When there is free time, it is essential not only to relax but also to analyze feelings and emotions. Time management is becoming an increasingly important skill (Aeon & Aguinis, 2017). Often people do not realize what they think before they go to sleep, which directly impacts the mood and productivity of the next day. By giving an account of one’s feelings, one can detach oneself from them and not get bogged down in destructive and disembodied thoughts. For several weeks in the evening, I analyzed my thoughts. Primarily thoughts about what new things happened, what achievements there were, learning outcomes, relationships with others, good food, good weather. Three categories can be identified if they summarize all the good things: achievements, new experiences, relationships. Depending on what events filled the day and what the last action was before the internal analysis, thoughts formed into specific patterns.

Relationships, new experiences, achievements.

Almost every day, a person interacts with people in one way or another. It can be face-to-face (meeting a friend, going to the shop) or remote (social media, talking on the phone, meeting online). Some people believe that happiness comes primarily from unique personal achievements, while others see it more as an experience gained through social relationships (Shin, Suh, Eom, & Kim, 2018). When some vivid and enjoyable interaction with people has occurred during the day, this is the first thought when analyzing in the evening. Remembering all the dialogues is followed by the experience gained; possible achievements follow the adventure.

New experiences, achievements, relationships.

Life consists of knowingly or arbitrarily analyzing what is going on around. Self-regulation is being aware of and observing the experiences of each moment, thoughts, feelings, or sensations. When a person focuses explicitly on new trends, this is brought to the forefront of ideas. Focusing on the experience is seen as an attitude of curiosity, acceptance, and openness (Bajaj, Gupta, & Sengupta, 2019). The logical continuation is followed by achievements, followed by relationships with people who have influenced what happened in one way or another. Through constant contact with experiences, mindfulness can influence various factors related to the positive functioning of thoughts.

Achievements, relationships, new experiences.

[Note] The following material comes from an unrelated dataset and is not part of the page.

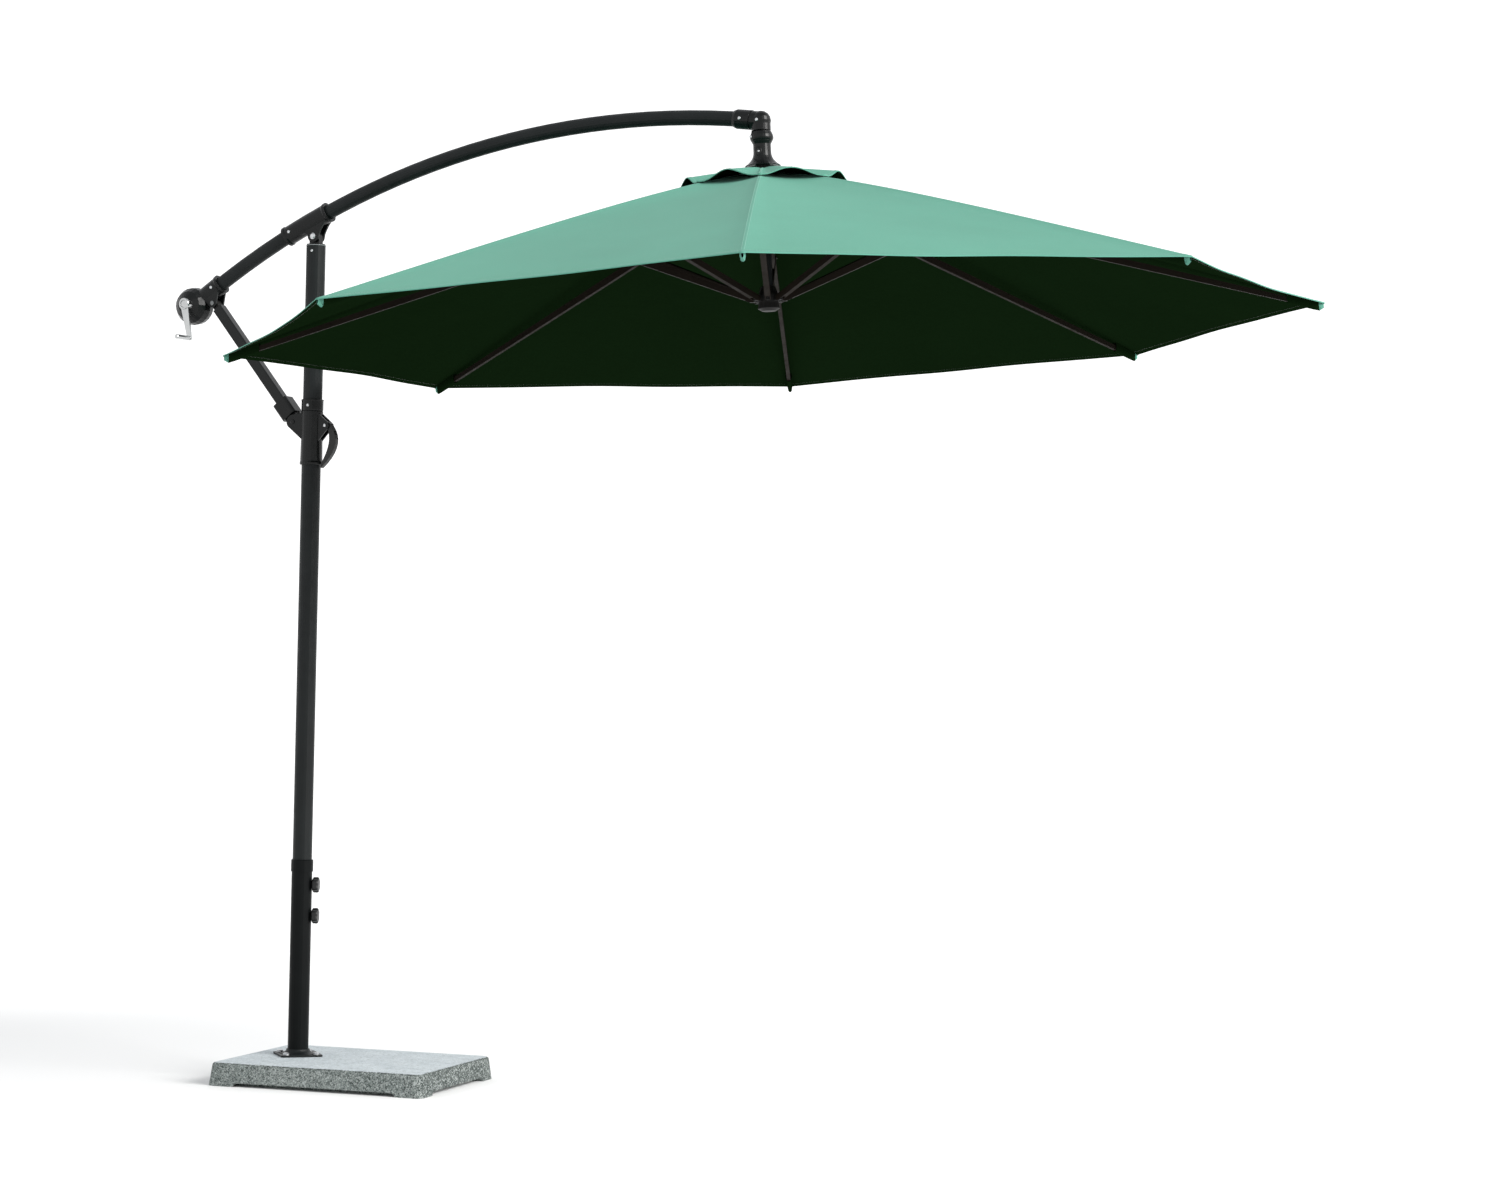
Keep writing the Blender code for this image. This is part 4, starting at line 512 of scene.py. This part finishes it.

It is human nature to pay attention to criticism and praise. At the same time, people partly live with the attitude that compliments are not a reason to be happy. However, these things are indispensable components for analyzing one’s achievements. When there is an outside opinion, a person is more likely to reflect on their importance and relevance in their life. In other words, when thinking about achievements, thoughts about relations with others and their opinions are also an integral part. It is necessary to understand what experiences it has brought to review and objectively evaluate what has happened.

Patterns of Causes

Thinking is influenced by many factors: upbringing, environment, level of intelligence, character type and attributes, education, and much more. These shape a person’s beliefs, both intermediate and profound: they may change during life, but they are always the most crucial thinking element. Having analyzed the patterns of one’s thoughts throughout this experiment, one can conclude that the main factors that influence them are one’s actions and the actions of others. The first good thing that comes to mind during an evening reflection depends on the day’s most vivid and memorable event. An intelligent analysis of the events that have occurred, focusing on the good, has a significant impact on the subsequent perception of life.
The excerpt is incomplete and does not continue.